Short-term rental companies dealt another blow for disruption

Hours into Tuesday’s presidential election, a very different bitter contest took a big turn as a U.S. district judge steamrolled Airbnb’s arguments in its lawsuit against San Francisco.

The noted short-term rental company (along with its competitor, Homeaway) sued the city earlier this year to block a new law that would levy potentially stunning fees against the site for illegal, unregistered home listings (up to $1,000/day per outlaw ad).

Alas, Airbnb’s argument did not impress the court. On Tuesday afternoon, Judge James Donato told the companies, via an 18-page ruling, that they don’t have a proverbial leg on which to stand.

The two companies argued that the new law improperly treats them as publishers of ads (rather than neutral host platforms) and violates their civil rights with an undue burden to police their content.

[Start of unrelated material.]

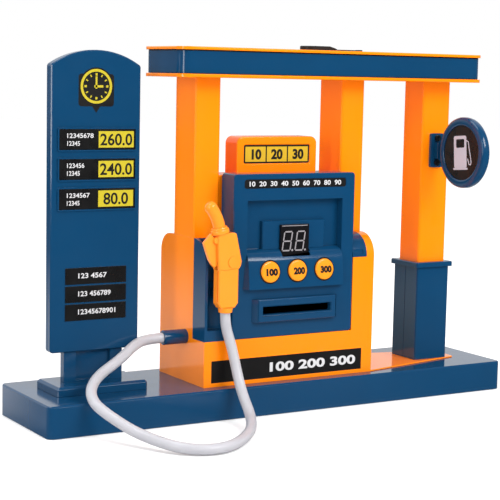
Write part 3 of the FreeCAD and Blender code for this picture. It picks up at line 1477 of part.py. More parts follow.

“This argument does not impress,” writes Donato. “[The ordinance] creates no obligation to monitor, edit, withdraw, or block content. Plaintiffs are free to publish any listing they get from a host and to collect fees from doing it.”

Companies are only on the hook for “their own conduct,” Donato writes. That is to say, they’re free to host whatever ads they want; the fact that some listings could cost them shocking amounts of money if they go ahead with them is pretty much their problem.

(This is essentially the city attorney office’s own opinion of the law as well.)

However, this is not the end of the matter. There’s a hearing about enforcement scheduled for November 17, and it’s possible the court will still bow to Airbnb’s request for an injunction on enforcement of the new law.

It doesn’t seem likely, though, given how “not impressed” the judge was with their case. This means that STRs could start running up fees by the end of the year, even as the inevitable appeal moves forward.

Since some 85 percent of STR ads in the city are presently listed illegally, that cost could run somewhere in the neighborhood of more than $1.5 million/week for a company like Airbnb.

Of course, it’s not as if the city will be sending Airbnb a bill for seven figures every week that the company then has to pay. Leveling fees comes with plenty of red tape of its own, and it’s very unlikely anyone will get stuck with the maximum penalty for every ad.

Still, this was a tough break for the company and its peers in the San Francisco market. Airbnb says it can you feel at home in almost any city in the world, but it’s not feeling much welcome in its own home anymore.